Work required:
Give back, exactly as written, the lines from the beginning of the listing through the one that contains "return edges, firsts".

>>>

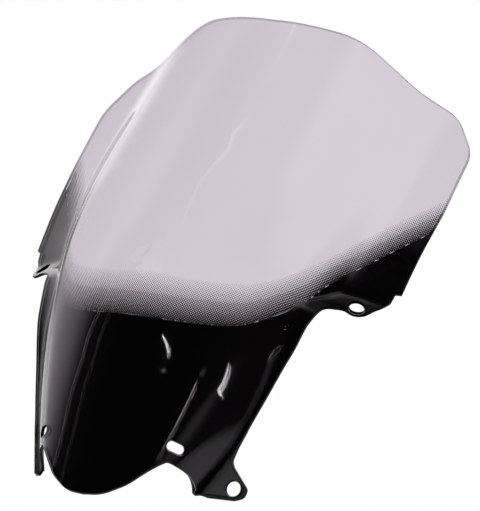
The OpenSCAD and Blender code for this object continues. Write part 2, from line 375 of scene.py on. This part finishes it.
def fill_points(poly):
    """Interior points, closer together where the surface bends hard."""
    coarse = rows_of_points(poly, COARSE, COARSE * 0.866, COARSE, (COARSE, COARSE / 2))
    fine = rows_of_points(poly, FINE, FINE, 1, (FINE, FINE / 2))
    return np.concatenate([coarse[bending(coarse) <= BEND_LIMIT], fine[bending(fine) > BEND_LIMIT]])


def bending(pts, h=1.2):
    """Change of slope per mm, in x and in v."""
    x, v = pts[:, 0], pts[:, 1]
    w = face_w(x, v)
    return np.maximum(np.abs(face_w(x + h, v) + face_w(x - h, v) - 2 * w),
                      np.abs(face_w(x, v + h) + face_w(x, v - h) - 2 * w)) / h / h


def outside_all(holes, pts):
    out = np.ones(len(pts), bool)
    for h in holes:
        out &= ~inside(h, pts)
    return out


def loop_edges(loops):
    """Edges round each loop and each loop's first row, for loops listed one after another."""
    edges, firsts, start = [], [], 0
    for loop in loops:
        n = len(loop)
        firsts.append(start)
        edges += [(start + i, start + (i + 1) % n) for i in range(n)]
        start += n
    return edges, firsts


def triangulate(boundary, holes, inner_pts, clear=0.9):
    """Triangles of the closed boundary without the holes. Returns points, triangles and the
    rows of the boundary and hole rings in the point list."""
    loops = [boundary] + holes
    keep = inside(boundary, inner_pts) & (poly_distance(np.concatenate(loops), inner_pts) > clear)
    keep &= (inner_pts[:, 0] > clear * 0.6) & outside_all(holes, inner_pts)
    pts = np.concatenate(loops + [inner_pts[keep]])
    edges, firsts = loop_edges(loops)
    found, _, faces, origins = delaunay_2d_cdt([Vector(p) for p in pts], edges, [], 0, 1e-6)[:4]
    xv = np.array([tuple(p) for p in found])
    tris = np.array([f for f in faces if len(f) == 3])
    mid = xv[tris].mean(1)
    tris = tris[inside(boundary, mid) & outside_all(holes, mid)]
    a, b, c = xv[tris[:, 0]], xv[tris[:, 1]], xv[tris[:, 2]]
    area = (b[:, 0] - a[:, 0]) * (c[:, 1] - a[:, 1]) - (b[:, 1] - a[:, 1]) * (c[:, 0] - a[:, 0])
    flip = area < 0
    tris[flip] = tris[flip][:, ::-1]
    tris = tris[np.abs(area) > 1e-9]
    back = {old: new for new, olds in enumerate(origins) for old in olds}
    rows = [np.array([back[first + i] for i in range(len(loop))]) for first, loop in zip(firsts, loops)]
    return xv, tris, rows


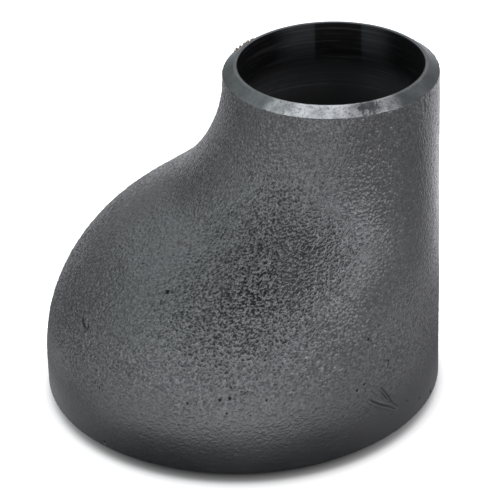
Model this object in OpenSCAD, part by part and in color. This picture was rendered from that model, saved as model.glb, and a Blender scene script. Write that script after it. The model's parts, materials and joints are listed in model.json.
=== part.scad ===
// Eccentric butt-weld pipe reducer, DN 100 x DN 50, standard wall.
// One seamless forging with a paint coat on its outside and another on its bore.
// Every level cross-section is a circle, and all of the outside ones touch the straight side
// at x = +large_od / 2. Both weld ends are true turned surfaces. Between them the forged skin
// is built from flat facets.
// Units are millimetres. z = 0 is the large end's root face, and +z runs to the small end.

/* [Main sizes] */
// Outside diameter of the large end
large_od = 114.3; // [88.9:0.1:168.3]
// Outside diameter of the small end
small_od = 60.3; // [33.4:0.1:88.9]
// Wall at the large end
large_wall = 6.02; // [3:0.01:14]
// Wall at the small end
small_wall = 3.91; // [2.5:0.01:10]
// End to end length
end_to_end = 102; // [100:0.5:104]

/* [Weld ends] */
// Width of the flat root face at the large end
large_root_face = 1.5; // [0.8:0.1:2.4]
// Width of the flat root face at the small end
small_root_face = 0.9; // [0.8:0.1:2.4]
// Bevel angle, measured from the plane of the end
bevel_angle = 37.5; // [30:0.5:40]
// Height of the turned part at the large end
large_turned = 10; // [6:0.5:10.5]
// Depth of the turned bore at the small end
small_turned = 7.8; // [4:0.1:8]

/* [Shoulder outside] */
// Height where the outside starts to turn in
shoulder_start = 11.2; // [11:0.1:14]
// Length of the small end left upright outside
neck_length = 2.3; // [1:0.1:8]
// Radius of the outside's bulging lower curve
shoulder_radius = 52.9; // [45:0.1:54]
// Radius of the outside's hollow upper curve
neck_radius = 44.7; // [40:0.1:46]

/* [Shoulder inside] */
// Height where the bore starts to turn in
bore_shoulder_start = 11; // [11:0.1:12]
// Height where the small bore is straight
bore_neck_end = 94; // [93:0.5:94]
// Radius of the bore's lower curve
bore_shoulder_radius = 46; // [40:0.1:47]
// Radius of the bore's upper curve
bore_neck_radius = 44; // [42:0.1:46]

/* [Coat] */
// Thickness of the paint coat, measured level
coat = 0.12; // [0.1:0.01:0.2]

/* [Hidden] */
$fn = 144;

steel_color = [0.58, 0.59, 0.6];
outer_coat_color = [0.17, 0.17, 0.18];
bore_coat_color = [0.07, 0.07, 0.08];

facets = 72; // flats round each ring
arc_steps = 9; // divisions of each arc of an S curve
// How far the faceted wall's faces are kept inside the turned ends' metal, for a clean join.
nip = 0.08;
// Room between a coat and the turned surface it lies on.
gap = 0.005;

// Radii, and the small end's centre in x.
large_r = large_od / 2;
small_r = small_od / 2;
large_bore_r = large_r - large_wall;
small_bore_r = small_r - small_wall;
small_x = large_r - small_r;
small_inset_r = small_r - small_wall * 0.2; // small turned end, where the faceted wall covers it

// Heights.
large_edge_z = (large_wall - large_root_face) * tan(bevel_angle);
small_edge_z = end_to_end - (small_wall - small_root_face) * tan(bevel_angle);
neck_end_z = end_to_end - neck_length;
small_bore_z = end_to_end - small_turned;
wall_bottom_z = large_turned - 1; // faceted wall, overlapping the large turned end
wall_top_z = small_edge_z - 0.5;
small_upright_z = wall_top_z - 0.3; // bottom of the small end's full-width upright edge

// Heights where each coat changes from a turned end to the facets.
large_seat_z = large_turned + 0.3;
small_outer_seat_z = wall_top_z - 0.6;
small_bore_seat_z = small_bore_z - 0.05;

// Angle from upright of the straight run that touches both arcs of an S curve.
function run_angle(rise, shift, low_radius, high_radius) =
    let (radii = low_radius + high_radius)
    asin(radii / sqrt(rise * rise + (radii - shift) * (radii - shift)))
        - atan2(radii - shift, rise);

// [height, distance moved in] along an S curve that climbs from low to high and moves in by shift.
function s_curve(low, high, shift, low_radius, high_radius) =
    let (
        run = run_angle(high - low, shift, low_radius, high_radius),
        angles = [for (i = [0 : arc_steps]) run * i / arc_steps]
    )
    concat(
        [for (i = [0 : arc_steps])
            [low + low_radius * sin(angles[i]), low_radius * (1 - cos(angles[i]))]],
        [for (i = [arc_steps : -1 : 0])
            [high - high_radius * sin(angles[i]), shift - high_radius * (1 - cos(angles[i]))]]
    );

// Rings are [height, corner radius, centre x].
// The outside's corners lie on the true skin.
outer_curve = [
    for (point = s_curve(shoulder_start, neck_end_z, 2 * small_x, shoulder_radius, neck_radius))
        if (point[0] < wall_top_z)
            [point[0], large_r - point[1] / 2, point[1] / 2]
];

// The bore's straight side leans out as the wall thins.
bore_shift = large_bore_r + small_x - small_bore_r;
bore_curve = [
    for (point = s_curve(bore_shoulder_start, bore_neck_end, bore_shift,
                         bore_shoulder_radius, bore_neck_radius))
        let (
            climbed = (point[0] - bore_shoulder_start) / (bore_neck_end - bore_shoulder_start),
            left = -large_bore_r + point[1],
            right = large_bore_r + (large_wall - small_wall) * climbed
        )
        [point[0], (right - left) / 2, (right + left) / 2]
];

// Outside and bore rings from one height to another.
function outside(low, high) =
    concat([[low, large_r, 0]], outer_curve, [[high, small_r, small_x]]);
function passage(low, high) =
    concat([[low, large_bore_r, 0]], bore_curve, [[high, small_bore_r, small_x]]);

// Rings of a coat's steel side: upright along each turned end, with a curve between.
function coat_seat(low, large_radius, curve, small_seat_z, high, small_radius) = concat(
    [[low, large_radius, 0], [large_seat_z, large_radius, 0]],
    curve,
    [[small_seat_z, small_radius, small_x], [high, small_radius, small_x]]
);

// Corner radius of a ring whose flats lie at a given radius.
function wide(radius) = radius / cos(180 / facets);

// The same rings with their flats, not their corners, at the stated radius.
function flats(rings) = [for (ring = rings) [ring[0], wide(ring[1]), ring[2]]];

// The same rings with their radius increased.
function grown(rings, amount) = [for (ring = rings) [ring[0], ring[1] + amount, ring[2]]];

// One closed wall between an outside list of rings and an inside list of rings.
// Corners start half a facet round, so that a flat faces +x.
module wall(outer, inner) {
    outer_top = len(outer) - 1;
    inner_bottom = outer_top + 1;
    inner_top = outer_top + len(inner);
    points = [
        for (ring = concat(outer, inner)) for (k = [0 : facets - 1])
            let (angle = 360 * (k + 0.5) / facets)
            [ring[2] + ring[1] * cos(angle), ring[1] * sin(angle), ring[0]]
    ];
    function corner(i, k) = i * facets + k % facets;
    // Band of faces between rings i and j.
    function band(i, j) = [
        for (k = [0 : facets - 1])
            [corner(i, k), corner(j, k), corner(j, k + 1), corner(i, k + 1)]
    ];
    // The same band, starting from the next corner and facing the other way.
    function back_band(i, j) = [
        for (k = [0 : facets - 1])
            [corner(i, k), corner(i, k + 1), corner(j, k + 1), corner(j, k)]
    ];
    faces = concat(
        [for (i = [0 : outer_top - 1]) each band(i, i + 1)],
        [for (i = [inner_bottom : inner_top - 1]) each back_band(i, i + 1)],
        back_band(0, inner_bottom),
        band(outer_top, inner_top)
    );
    polyhedron(points = points, faces = faces, convexity = 6);
}

// Large weld end, turned: bevel, upright outside and straight bore.
module large_end() {
    rotate_extrude()
        polygon([
            [large_bore_r, 0],
            [large_bore_r + large_root_face, 0],
            [large_r, large_edge_z],
            [large_r, large_turned],
            [large_bore_r, large_turned]
        ]);
}

// Small weld end, turned: straight bore, root face, bevel and a narrow upright edge.
module small_end() {
    translate([small_x, 0, 0])
        rotate_extrude()
            polygon([
                [small_bore_r, small_bore_z],
                [small_inset_r, small_bore_z],
                [small_inset_r, small_upright_z],
                [small_r, small_upright_z],
                [small_r, small_edge_z],
                [small_bore_r + small_root_face, end_to_end],
                [small_bore_r, end_to_end]
            ]);
}

module forged_shell() {
    color(steel_color)
    union() {
        large_end();
        small_end();
        wall(
            grown(outside(wall_bottom_z, wall_top_z), -nip),
            grown(flats(passage(wall_bottom_z, wall_top_z)), nip)
        );
    }
}

// Along the curves, each coat shares its rings with the steel.
module outer_paint_coat() {
    color(outer_coat_color)
    wall(
        flats(grown(outside(large_edge_z, small_edge_z), coat)),
        coat_seat(large_edge_z, wide(large_r + gap), grown(outer_curve, -nip),
                  small_outer_seat_z, small_edge_z, wide(small_r + gap))
    );
}

module bore_paint_coat() {
    color(bore_coat_color)
    wall(
        coat_seat(0, large_bore_r - gap, grown(flats(bore_curve), nip),
                  small_bore_seat_z, end_to_end, small_bore_r - gap),
        grown(passage(0, end_to_end), -coat)
    );
}

forged_shell();
outer_paint_coat();
bore_paint_coat();
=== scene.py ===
"""An eccentric pipe reducer: forged steel, painted black inside and out, bare bevelled ends.

It stands on its large end at z = 0, centred on the Z axis. The small end is on top, its centre
moved to +X, so the right side (+X) is straight and the left side (-X) is an S-curve. The camera
looks from the front (-Y). Shapes are worked out in millimetres, scene and shaders in metres.
Angles are in degrees from +X, turning towards +Y.
"""
import json
import math
import bmesh
import bpy
import numpy as np
from mathutils import Matrix, Vector


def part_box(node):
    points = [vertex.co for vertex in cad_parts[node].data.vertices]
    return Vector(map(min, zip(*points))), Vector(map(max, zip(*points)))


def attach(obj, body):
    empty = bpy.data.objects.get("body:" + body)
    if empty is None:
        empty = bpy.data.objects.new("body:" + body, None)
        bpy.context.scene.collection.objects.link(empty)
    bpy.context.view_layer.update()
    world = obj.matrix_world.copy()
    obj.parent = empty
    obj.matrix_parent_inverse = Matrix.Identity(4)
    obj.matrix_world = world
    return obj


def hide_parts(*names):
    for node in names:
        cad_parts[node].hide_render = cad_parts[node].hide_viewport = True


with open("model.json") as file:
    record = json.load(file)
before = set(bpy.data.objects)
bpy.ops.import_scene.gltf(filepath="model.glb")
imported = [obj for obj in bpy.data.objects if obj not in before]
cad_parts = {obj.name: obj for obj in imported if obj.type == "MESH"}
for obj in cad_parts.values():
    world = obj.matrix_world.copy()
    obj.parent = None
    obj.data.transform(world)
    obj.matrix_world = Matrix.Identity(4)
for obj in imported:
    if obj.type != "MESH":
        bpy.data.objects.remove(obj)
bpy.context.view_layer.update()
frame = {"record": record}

# ---------------------------------------------------------------- sizes, in millimetres
MM = 0.001
shell_lo, shell_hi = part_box("forged_shell")
coat_lo, coat_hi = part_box("outer_paint_coat")
mounts = {mount["name"]: mount for mount in frame["record"]["mounts"]}

LENGTH = shell_hi[2] / MM
LARGE_R = (shell_hi[0] - shell_lo[0]) / 2 / MM
LARGE_BORE = mounts["large_end_bore"]["dims"]["r_mm"]
SMALL_BORE = mounts["small_end_bore"]["dims"]["r_mm"]
SMALL_X = mounts["small_end_bore"]["pos_m"][0] / MM
SMALL_R = LARGE_R - SMALL_X
COAT = 0.10  # how far a coat's face stands off the steel

LOW_EDGE = coat_lo[2] / MM   # height of the outer edge of the large end's bevel
HIGH_EDGE = coat_hi[2] / MM  # height of the outer edge of the small end's bevel
TAN_BEVEL = math.tan(math.radians(37.5))  # between bevel and end face
LARGE_LAND = LARGE_R - LOW_EDGE / TAN_BEVEL  # radius where bevel and flat land meet
SMALL_LAND = SMALL_R - (LENGTH - HIGH_EDGE) / TAN_BEVEL

BORE_LOW, BORE_HIGH = 11.0, 94.0  # heights between which the bore narrows


# ---------------------------------------------------------------- profile
def s_curve(low, high, shift, low_radius, high_radius):
    """Shift of the left side against height: an arc, a straight run and a second arc."""
    radii = low_radius + high_radius
    rise = high - low
    slope = math.asin(radii / math.hypot(rise, radii - shift)) - math.atan2(radii - shift, rise)
    run_low = low + low_radius * math.sin(slope)
    run_high = high - high_radius * math.sin(slope)
    run_start = low_radius * (1 - math.cos(slope))

    def moved(z):
        z = np.asarray(z, float)
        low_arc = low_radius - np.sqrt(np.maximum(low_radius * low_radius - (z - low) ** 2, 0))
        high_arc = (
            shift - high_radius
            + np.sqrt(np.maximum(high_radius * high_radius - (high - z) ** 2, 0))
        )
        result = np.where(z < high, high_arc, shift)
        result = np.where(z <= run_high, run_start + (z - run_low) * math.tan(slope), result)
        result = np.where(z <= run_low, low_arc, result)
        return np.where(z <= low, 0.0, result)

    return moved


outer_moved = s_curve(
    low=11.2, high=LENGTH - 2.3, shift=2 * SMALL_X, low_radius=52.9, high_radius=44.7)
bore_moved = s_curve(
    low=BORE_LOW, high=BORE_HIGH, shift=LARGE_BORE + SMALL_X - SMALL_BORE,
    low_radius=46.0, high_radius=44.0)


def outer_ring(z):
    """(radius, centre x) of the outside at height z."""
    moved = outer_moved(z)
    return LARGE_R - moved / 2, moved / 2


def bore_ring(z):
    """(radius, centre x) of the bore at height z."""
    left = -LARGE_BORE + bore_moved(z)
    lean = np.clip((z - BORE_LOW) / (BORE_HIGH - BORE_LOW), 0, 1)
    right = LARGE_BORE + (SMALL_X + SMALL_BORE - LARGE_BORE) * lean
    return (right - left) / 2, (right + left) / 2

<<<

Full output:
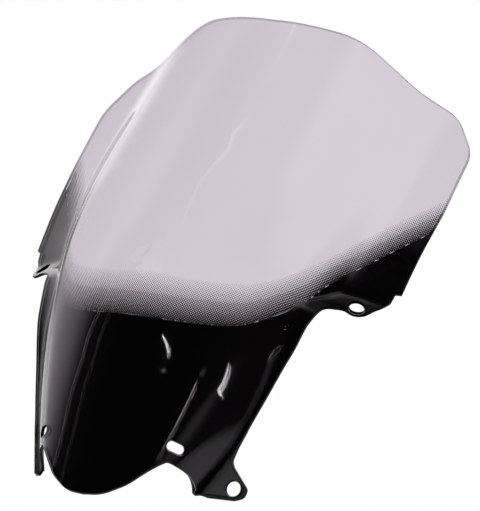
The OpenSCAD and Blender code for this object continues. Write part 2, from line 375 of scene.py on. This part finishes it.
def fill_points(poly):
    """Interior points, closer together where the surface bends hard."""
    coarse = rows_of_points(poly, COARSE, COARSE * 0.866, COARSE, (COARSE, COARSE / 2))
    fine = rows_of_points(poly, FINE, FINE, 1, (FINE, FINE / 2))
    return np.concatenate([coarse[bending(coarse) <= BEND_LIMIT], fine[bending(fine) > BEND_LIMIT]])


def bending(pts, h=1.2):
    """Change of slope per mm, in x and in v."""
    x, v = pts[:, 0], pts[:, 1]
    w = face_w(x, v)
    return np.maximum(np.abs(face_w(x + h, v) + face_w(x - h, v) - 2 * w),
                      np.abs(face_w(x, v + h) + face_w(x, v - h) - 2 * w)) / h / h


def outside_all(holes, pts):
    out = np.ones(len(pts), bool)
    for h in holes:
        out &= ~inside(h, pts)
    return out


def loop_edges(loops):
    """Edges round each loop and each loop's first row, for loops listed one after another."""
    edges, firsts, start = [], [], 0
    for loop in loops:
        n = len(loop)
        firsts.append(start)
        edges += [(start + i, start + (i + 1) % n) for i in range(n)]
        start += n
    return edges, firsts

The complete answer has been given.